We call getModRefInfo on each instruction, and see what it says.
Here, atomic loads are said to modify memory.
This is because of ordering/other constraints, whicch are currently modeled by saying they are defs. This is done to be conservatively correct in LLVM and generally prevent passes from reordering them.
Otherwise, the use/def chains would say it was fine to move them in ways it may not be.
If we wanted to be super-precise, we would split the aliasing def-use chain and the ordering def-use chain.

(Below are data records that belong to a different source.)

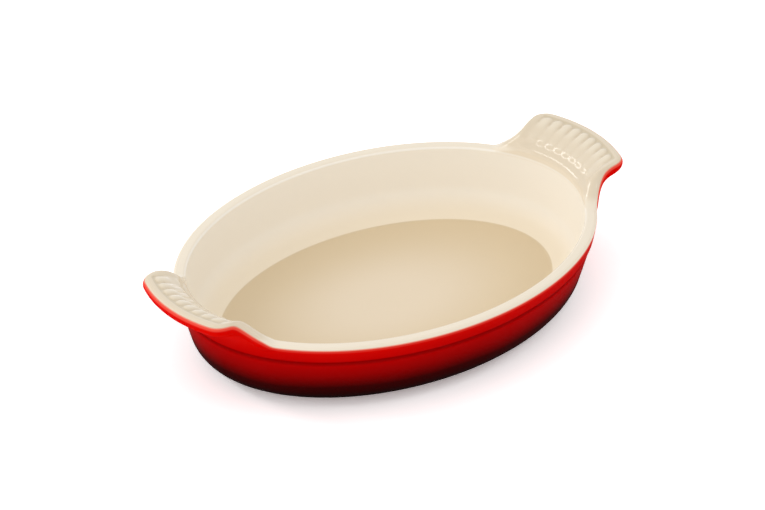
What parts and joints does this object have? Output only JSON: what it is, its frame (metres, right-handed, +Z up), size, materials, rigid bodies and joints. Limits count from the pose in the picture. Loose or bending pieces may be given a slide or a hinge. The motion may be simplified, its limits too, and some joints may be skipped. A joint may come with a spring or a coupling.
{
  "type": "gratin dish",
  "caption": "Oval glazed stoneware gratin dish with a flat lip, a soft groove under the rim and a fluted lug handle at each end.",
  "frame": {"origin": "under the middle of the oval, on the plane that the foot ring stands on", "axes": "+X towards the right handle, along the dish; +Z up, out of the open basin; Y across the dish"},
  "size_m": [0.2794, 0.1768, 0.0587],
  "materials": {
    "stoneware": "fired, unglazed",
    "cream_glaze": "glossy cream glaze",
    "red_glaze": "glossy red glaze, darker towards the foot",
    "dark_glaze": "glossy near-black red glaze"
  },
  "bodies": {
    "root": {"basin": "stoneware", "left_handle": "cream_glaze", "right_handle": "cream_glaze", "interior_glaze": "cream_glaze", "exterior_glaze": "red_glaze", "base_glaze": "dark_glaze"}
  },
  "joints": []
}
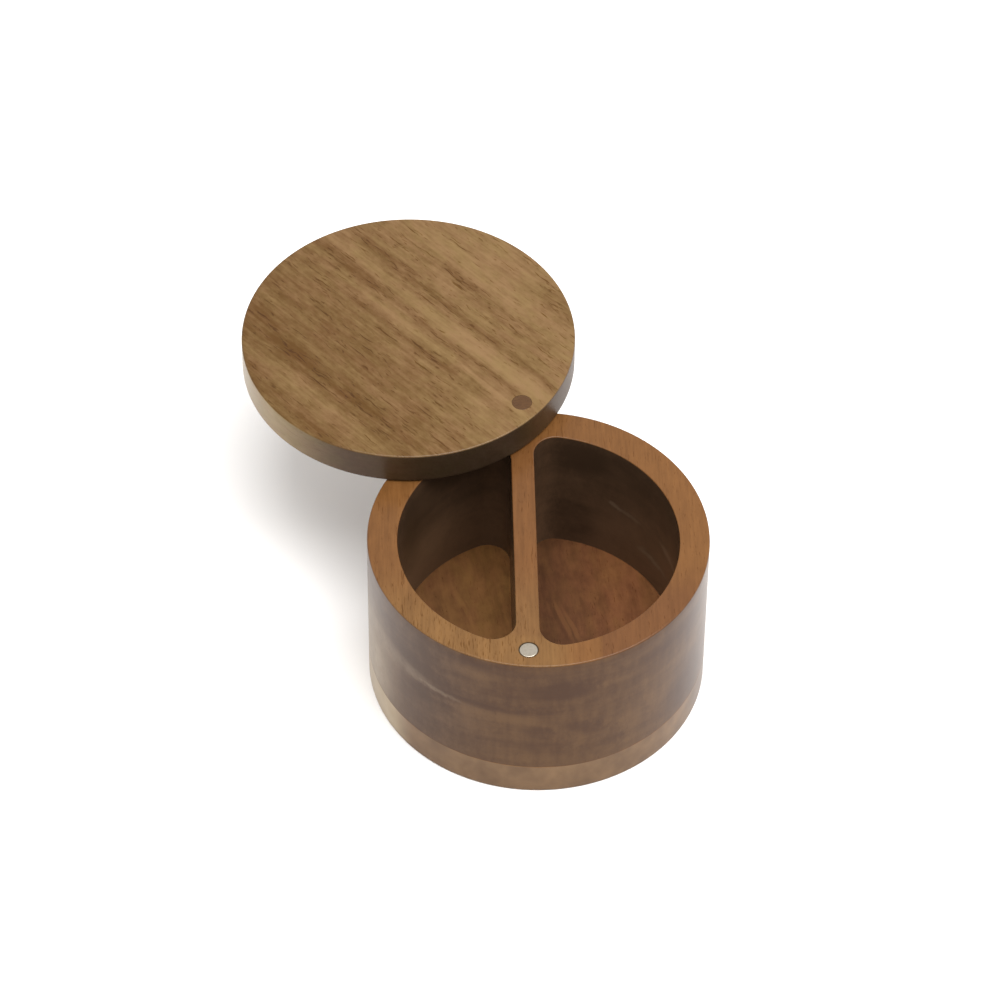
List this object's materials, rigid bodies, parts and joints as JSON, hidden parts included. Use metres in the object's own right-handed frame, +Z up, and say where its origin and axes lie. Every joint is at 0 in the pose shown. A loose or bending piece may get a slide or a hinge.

If we did that, it would be a MemoryUse and an OrderingDef (or whatever we called them)
So far, that has not been worth doing.

You will also see the memoryssa, by default, will not disambiguate def->def chains (IE 5->6 in the above case. It requires introducing a multiple phi/variable form of memoryssa. Experience showed us this was not worth it. GCC now uses a single variable/phi form like we do). Use getClobberingMemoryAccess to disambiguate def-def chains if you need it.